Especialistas sugerem que, em vez de intervenção humanitária mediante intervenção militar, melhor seria fortalecer a “diplomacia humanitária”, provendo-se fundos para que se ofereçam serviços públicos de saúde e condições de relocalização para os refugiados, como meios para atender à responsabilidade de proteger sem recorrer a meios violentos – solução que terá impacto mais duradouro e menos negativo.
Mas, considerando as consequências provocadas pela responsabilidade de proteger quando foi posta em prática, vários países já começam a abraçar o conceito de “proteção responsável”, que inclui alguns elementos básicos:
(1) Toda e qualquer intervenção deve proteger civis inocentes no país alvo, e promover a paz e a estabilidade regionais, em vez de promover uma ou outra facção política ou um ou outro exército ou grupo armado.
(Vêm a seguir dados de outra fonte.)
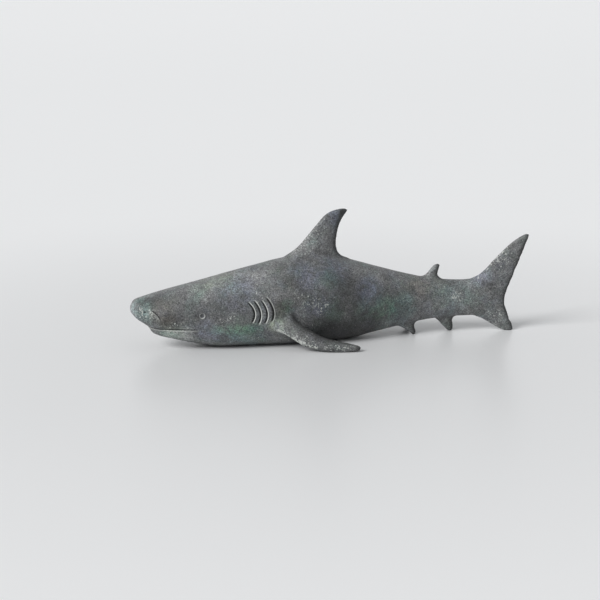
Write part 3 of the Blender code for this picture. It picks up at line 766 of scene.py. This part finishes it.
def make_floor():
    bpy.ops.mesh.primitive_plane_add(size=FLOOR_SIZE, location=(0.0, 0.0, 0.0))
    floor = bpy.context.object
    floor.name = "floor"
    nodes = Nodes("pale_floor")
    place = nodes.add("TexCoord", {}).outputs["Object"]
    away = nodes.add("VectorMath", {0: place}, operation="LENGTH").outputs["Value"]
    fade = nodes.between(away, *FLOOR_FADE, curve="SMOOTHSTEP")
    nodes.tree.links.new(nodes.blend(fade, FLOOR_NEAR, FLOOR_FAR), nodes.shader.inputs["Base Color"])
    nodes.shader.inputs["Roughness"].default_value = FLOOR_DULLNESS
    nodes.shader.inputs["Specular IOR Level"].default_value = FLOOR_SHEEN
    floor.data.materials.append(nodes.material)


# Soft light from the figurine's left front, at the angle that lights its head and not its flank
SUN_FROM = (-2.0, -0.9, 1.6)
SUN_STRENGTH = 2.6
SUN_SOFTNESS = 28.0
WORLD_LIGHT = 0.46
WORLD_COLOUR = (0.80, 0.81, 0.82, 1)


def make_light():
    data = bpy.data.lights.new("key", "SUN")
    data.energy = SUN_STRENGTH
    data.angle = math.radians(SUN_SOFTNESS)
    lamp = bpy.data.objects.new("key", data)
    bpy.context.scene.collection.objects.link(lamp)
    lamp.location = SUN_FROM
    lamp.rotation_euler = (-Vector(SUN_FROM)).to_track_quat("-Z", "Y").to_euler()
    world = bpy.data.worlds.new("studio")
    bpy.context.scene.world = world
    world.use_nodes = True
    tree = world.node_tree
    background = tree.nodes["Background"]
    background.inputs["Color"].default_value = WORLD_COLOUR
    path = tree.nodes.new("ShaderNodeLightPath")
    seen = tree.nodes.new("ShaderNodeMath")
    seen.operation = "MAXIMUM"
    tree.links.new(path.outputs["Is Camera Ray"], seen.inputs[0])
    tree.links.new(path.outputs["Is Glossy Ray"], seen.inputs[1])
    strength = tree.nodes.new("ShaderNodeMapRange")
    strength.inputs["To Min"].default_value = WORLD_LIGHT
    strength.inputs["To Max"].default_value = 1.0
    tree.links.new(seen.outputs[0], strength.inputs["Value"])
    tree.links.new(strength.outputs["Result"], background.inputs["Strength"])


def make_camera():
    data = bpy.data.cameras.new("camera")
    data.lens = CAMERA_LENS
    data.sensor_width = CAMERA_SENSOR
    camera = bpy.data.objects.new("camera", data)
    bpy.context.scene.collection.objects.link(camera)
    camera.location = CAMERA_PLACE
    camera.rotation_euler = [math.radians(angle) for angle in CAMERA_TURN]
    bpy.context.scene.camera = camera


make_camera()
make_skin()
make_floor()
make_light()
bpy.context.scene.view_settings.view_transform = "Standard"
(2) O Conselho de Segurança da ONU é o único organismo legítimo para implementar qualquer “intervenção humanitária”. Nenhuma outra organização, organismo ou estado pode confiscar para si o direito de fazer “intervenção humanitária”.
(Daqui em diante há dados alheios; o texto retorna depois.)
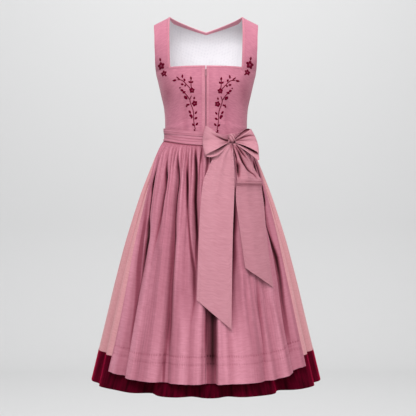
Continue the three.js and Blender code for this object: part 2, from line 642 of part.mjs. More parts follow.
const QUARTERS = [["front_left", 0], ["back_left", 1], ["back_right", 2], ["front_right", 3]];
for (const [name, quarter] of QUARTERS) {
  add(`skirt_${name}`, clothFromRows(skirtPanel(quarter, SKIRT_ROWS, 0, SKIRT_CLOTH)), skirtCotton);
}
for (const [name, quarter] of QUARTERS) {
  add(`hem_band_${name}`, clothFromRows(skirtPanel(quarter, VELVET_ROWS, 0.6, 3)), velvet);
}

// Apron
// It hangs in front of the skirt from its band, open at both sides, with its own gathers and folds.
const APRON_GATHERS = 28;
const APRON_COLUMNS = 84;

// Outermost place of the skirt near an angle, so that a straight face between two of its columns is covered.
function skirtNear(angle, share) {
  const step = 2 * COLUMN_ANGLE;
  return Math.max(...[-1, -0.5, 0, 0.5, 1].map((i) => skirtOut(angle + i * step, share)));
}

function apronAngle(u, share) {
  const spread = (1 - share) ** 8;
  const left = APRON_EDGE.left - APRON_EDGE_SPREAD.left * spread;
  return mix(left, APRON_EDGE.right + APRON_EDGE_SPREAD.right * spread, u) * RAD;
}

function apronOut(u, share) {
  const angle = apronAngle(u, share);
  const high = (1 - share) ** 2;
  const valleys = valleysAt(
    APRON_VALLEYS,
    angle / RAD,
    (valley) => mix(valley.foot, valley.top, high),
    (v) => mix(0.5, 1, share) * smooth((share - v.from) / 0.16) * smooth((v.to - share) / 0.3),
  );
  const wave = Math.cos(2 * Math.PI * APRON_GATHERS * u) * (0.75 + 0.25 * Math.sin(23 * u));
  const gather = lookUp(APRON_HANG, "share", share, "gather") * wave;
  const free = lookUp(APRON_HANG, "share", share, "crest") + gather - valleys;
  const least = skirtNear(angle, share) + lookUp(APRON_HANG, "share", share, "clear");
  return Math.max(free, least) + 1.2 * Math.exp(-Math.abs(free - least) / 2.5);
}

// How much less of the full length the hem covers near the apron's two corners.
function apronRise(u) {
  const left = APRON_CORNER_RISE.left * bell(u / 0.1);
  return (left + APRON_CORNER_RISE.right * bell((1 - u) / 0.12)) / SKIRT_LENGTH;
}

const apronRows = APRON_HANG.map(({ share }, row) => {
  const at = range(0, APRON_COLUMNS);
  const points = (offset) =>
    at.map((column) => {
      const u = column / APRON_COLUMNS;
      const low = row === APRON_HANG.length - 1 ? share - apronRise(u) : share;
      return hang(apronAngle(u, low), low, apronOut(u, low) + offset);
    });
  return { at, outer: points(0), inner: points(-APRON_CLOTH) };
});
add("apron", clothFromRows(apronRows), apronSatin);

// Apron band and ties
// A point of the waist's oval, moved out, at a height above the waist seam.
function onWaist(angle, above, out) {
  const point = hang(angle, 0, out + 0.06 * Math.max(0, above - 10));
  point.z = waistZ(angle) + above;
  return point;
}

// inner face: close to the bodice above the seam, further out below it, over the gathers.
const bandInner = (above) => 0.4 + 4.0 * clamp01((3 - above) / 7);

const bandRows = [BAND.above, 14, 3, -BAND.below].map((above) => {
  const at = range(0, 32);
  const points = (offset) =>
    at.map((i) => onWaist(mix(-BAND.end, BAND.end, i / 32) * RAD, above, bandInner(above) + offset));
  return { at, outer: points(RIBBON_CLOTH), inner: points(0) };
});
add("apron_band", clothFromRows(bandRows), apronSatin);

// Spreads a table's rows to steps of a few degrees.
function tieWall(table) {
  const last = table.length - 1;
  const steps = Math.ceil(Math.abs(table[last].angle - table[0].angle) / 5);
  const stations = range(0, steps).map((i) => (last * i) / steps);
  const ordered = table[last].angle > table[0].angle ? stations : stations.reverse();
  const at = range(0, steps);
  return [0, 1].map((down) => {
    const points = (offset) =>
      ordered.map((row) => {
        const i = Math.min(last - 1, Math.floor(row));
        const value = (key) => mix(table[i][key], table[i + 1][key], row - i);
        return onWaist(value("angle") * RAD, mix(value("high"), value("low"), down), value("out") + offset);
      });
    return { at, outer: points(RIBBON_CLOTH), inner: points(0) };
  });
}
add("tie_from_right", clothFromRows(tieWall(TIE_FROM_RIGHT)), apronSatin);
add("tie_from_left", clothFromRows(tieWall(TIE_FROM_LEFT)), apronSatin);

// Bow
// cover: the outermost face of band, ties and apron in front view, on which the bow hangs.
const COVER_START = WAIST_DROP + 12;

function cover(x, z) {
  const share = Math.max(0, (-z - COVER_START) / SKIRT_LENGTH);
  const side = rowValue(SKIRT, "side", rowWhere(SKIRT, "drop", SKIRT_LENGTH * share));
  const depth = side - WAIST_NARROWER.front + HEM_DEEPER.front * share;
  const crest = lookUp(APRON_HANG, "share", share, "crest") + lookUp(APRON_HANG, "share", share, "gather");
  const out = Math.max(5.2, crest + 1.4);
  const across = Math.min(0.93, Math.abs(x) / (side + out));
  const slope = (depth + out) / (side + out);
  const beyond = Math.max(0, Math.abs(x) - 0.93 * (side + out));
  const y = -(depth + out) * Math.sqrt(1 - across * across) + beyond * slope;
  const normal = new THREE.Vector3((across * Math.sign(x)) / (side + out), 0, 0);
  normal.y = -Math.sqrt(1 - across * across) / (depth + out);
  return { point: new THREE.Vector3(x, y, z), normal: normal.normalize() };
}

// A wall through a surface of two parameters, u from left to right and v downwards as seen from outside.
function surfaceWall(surface, columns, rows, thickness) {
  const step = 0.002;
  const made = range(0, rows).map((row) => {
    const v = row / rows;
    const at = range(0, columns);
    const outer = at.map((column) => surface(column / columns, v));
    const inner = at.map((column, i) => {
      const u = column / columns;
      const across = surface(Math.min(1, u + step), v).sub(surface(Math.max(0, u - step), v));
      const down = surface(u, Math.min(1, v + step)).sub(surface(u, Math.max(0, v - step)));
      return outer[i].clone().addScaledVector(down.cross(across).normalize(), -thickness);
    });
    return { at, outer, inner };
  });
  return clothFromRows(made);
}

const knotAngle = KNOT.angle * RAD;
const knotCentre = onWaist(knotAngle, KNOT.above, KNOT.out);
const knotBase = onWaist(knotAngle, KNOT.above, 0);
const knotNormal = onWaist(knotAngle, KNOT.above, KNOT.out + 1).sub(knotCentre);
const knotAcross = new THREE.Vector3(-knotNormal.y, knotNormal.x, 0);
{
  const geometry = new THREE.SphereGeometry(1, 16, 10);
  const place = geometry.getAttribute("position");
  const square = (value) => Math.sign(value) * Math.abs(value) ** 0.72;
  for (let i = 0; i < place.count; i++) {
    const [across, up, out] = [place.getX(i), place.getY(i), place.getZ(i)].map(square);
    const point = knotCentre.clone().addScaledVector(knotAcross, across * KNOT.halfWidth);
    point.addScaledVector(knotNormal, out * KNOT.halfDepth);
    place.setXYZ(i, point.x, point.y, point.z + up * KNOT.halfHeight);
  }
  add("bow_knot", geometry, apronSatin);
}

// Loop: the ribbon leaves the knot behind, turns at its far end and comes back in front.
// way: -1 for the loop on the wearer's right, 1 for the left. u runs along the ribbon, v down its width.
function loopSurface(loop, way) {
  return (u, v) => {
    const turn = way < 0 ? 1 - u : u;
    const full = Math.sin(Math.PI * turn) ** 0.8;
    const low = 2 * v - 1;
    const least = low < 0 ? loop.topReach : loop.footReach;
    const reach = loop.reach - (loop.reach - least) * low ** 2;
    const along = KNOT.halfWidth + SEAM + (reach - KNOT.halfWidth) * full;
    const height = (9 + (loop.halfHeight - 9) * full) * low;
    const puff = Math.cos(Math.PI * turn) * (1.7 + 13 * Math.sin(Math.PI * turn));
    const crease = 1.4 * Math.cos(3 * Math.PI * v) * full * (1 - full) * 4 * Math.cos(Math.PI * turn);
    const z = knotCentre.z - loop.droop * full - height;
    const beside = knotCentre.clone().addScaledVector(knotAcross, way * along);
    beside.addScaledVector(knotNormal, puff);
    beside.z = z;
    const x = knotBase.x + way * along * 0.9;
    const base = cover(way > 0 ? Math.min(x, knotBase.x + 20) : x, z);
    if (way > 0) {
      base.point.y += 0.3 * Math.max(0, x - base.point.x);
      base.point.x = x;
    }
    const far = base.point.addScaledVector(way > 0 ? knotNormal : base.normal, loop.lean + puff + crease);
    return beside.lerp(far, smooth(full * 1.6));
  };
}
add("bow_loop_right", surfaceWall(loopSurface(RIGHT_LOOP, -1), 24, 6, RIBBON_CLOTH), apronSatin);
add("bow_loop_left", surfaceWall(loopSurface(LEFT_LOOP, 1), 24, 6, RIBBON_CLOTH), apronSatin);

// Tail: its two edges are read from the table, with soft folds that run down it from the knot.
function tailSurface(table, folds) {
  return (u, v) => {
    const row = v * (table.length - 1);
    const value = (key) => rowValue(table, key, row);
    const x = mix(value("leftX"), value("rightX"), u);
    const z = mix(value("leftZ"), value("rightZ"), u);
    const fade = 0.35 + 0.65 * (1 - smooth(v / 0.7));
    const ripple = Math.sin(Math.PI * u) * (1 + Math.cos(4 * Math.PI * u + 1));
    const fold = folds * ripple * smooth(v / 0.12) * fade;
    const base = cover(x, z);
    return base.point.addScaledVector(base.normal, value("out") + fold);
  };
}
add("bow_tail_right", surfaceWall(tailSurface(TAIL_RIGHT, 4), 10, 18, RIBBON_CLOTH), apronSatin);
add("bow_tail_left", surfaceWall(tailSurface(TAIL_LEFT, 3), 8, 18, RIBBON_CLOTH), apronSatin);

export default dirndl;
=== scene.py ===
"""A sleeveless dirndl with a square neck, a gathered skirt with a velvet hem and a satin apron tied in a bow.

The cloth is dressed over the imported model, piece by piece, in the order in which the dress is sewn and put on.
Shapes are worked out in millimetres and turned to metres where a mesh is made. The front faces -Y.
"""

import math

import bpy
import numpy as np
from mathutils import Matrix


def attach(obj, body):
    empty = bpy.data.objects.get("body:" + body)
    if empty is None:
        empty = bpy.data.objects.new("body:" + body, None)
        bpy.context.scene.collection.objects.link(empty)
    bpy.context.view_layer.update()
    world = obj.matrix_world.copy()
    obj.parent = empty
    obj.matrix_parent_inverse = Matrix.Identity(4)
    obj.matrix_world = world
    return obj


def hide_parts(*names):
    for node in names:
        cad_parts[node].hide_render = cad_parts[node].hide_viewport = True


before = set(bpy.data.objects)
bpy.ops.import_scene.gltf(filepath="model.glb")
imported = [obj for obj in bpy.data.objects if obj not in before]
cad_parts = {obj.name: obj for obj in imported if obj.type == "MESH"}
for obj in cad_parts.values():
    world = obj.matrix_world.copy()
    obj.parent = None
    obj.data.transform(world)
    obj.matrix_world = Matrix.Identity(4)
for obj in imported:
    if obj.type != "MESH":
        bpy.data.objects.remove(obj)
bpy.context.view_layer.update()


# Bodice fronts
# Two cotton panels on an interlining, each cut in one with its strap and shaped by a dart under the bust.
# The cloth is a matt, slightly slubbed plain weave, dyed dusty rose.

WAIST = -392.0  # height of the waist seam at the sides
TORSO = {  # sections of the bodice from the waist up to the shoulder seam
    "z": [-392, -360, -325, -290, -250, -215, -184, -168, -138, -100, -60, -27, -8, 0],
    "side": [131, 131, 131.5, 135, 144, 152, 158, 160, 161, 162, 163, 165, 166, 166],
    "front": [97, 97, 100, 107, 117, 121, 119, 115, 107, 92, 69, 43, 20, 0],
    "back": [92, 93, 95, 98, 102, 106, 110, 111, 112, 111, 103, 80, 42, 0],
    "front_edge": [90, 90, 90, 90, 90, 90, 90, 73, 60, 54, 52, 52, 52, 52],
    "back_edge": [90, 90, 90, 90, 90, 90, 90, 75, 63, 57, 55, 54, 54, 54],
    "neck": [84, 85, 87, 91, 97, 103, 108, 112, 113, 114, 115, 115, 115, 115],
}
SHOULDER = 13.0  # level of the shoulder seam
BINDING = 7.0  # width of the bias binding round the neck
ZIP_HALF = 1.1  # from the centre line to the edge of a front, which laps half over the zip
SEAM_GAP = 0.15  # from the plane of the side and shoulder seams to either panel
FRONT_DIP = 20  # how much lower the waist seam lies at the centre front


def along(values, row):
    """Catmull-Rom curve through a column of numbers, read at row numbers that need not be whole."""
    values = np.asarray(values, float)
    row = np.asarray(row, float)
    first = np.clip(np.floor(row).astype(int), 0, len(values) - 2)
    t = row - first
    ends = np.concatenate([[2 * values[0] - values[1]], values, [2 * values[-1] - values[-2]]])
    p0, p1, p2, p3 = (ends[first + k] for k in range(4))
    return p1 + 0.5 * t * (p2 - p0 + t * (2 * p0 - 5 * p1 + 4 * p2 - p3 + t * (3 * (p1 - p2) + p3 - p0)))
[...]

(3) A precondição necessária para a implementação da força deve ser que todos os meios diplomáticos e políticos tenham-se esgotado, sem que se tenha alcançado algum acordo. Embora os esforços diplomáticos e outros meios não militares quase sempre exijam tempo até gerar resultados, sempre têm efeitos menos perniciosos que a guerra.
(4) O objetivo da proteção deve ser impedir ou aliviar um desastre humanitário. Em nenhum caso se falará de proteção, quando se tratar de derrubar governos por meios militares.
(5) A reconstrução nacional, depois da intervenção para proteger, deve ser firmemente apoiada. Em nenhum caso se falará de responsabilidade para proteger se o país ‘protegido’ for deixado em ruínas, sem governo e sem meios para se sustentar.
(6) A ONU estabelecerá um mecanismo de monitoramento, de avaliação efetiva e de cobrança e prestação de informações sobre a situação existente no país ‘protegido’.
Em resumo, a proteção responsável pode refletir mais fielmente os objetivos e princípios da Carta da ONU e as normas básicas que regem as relações internacionais, e é conceito mais bem alinhado com a busca da paz e do desenvolvimento em todo o mundo.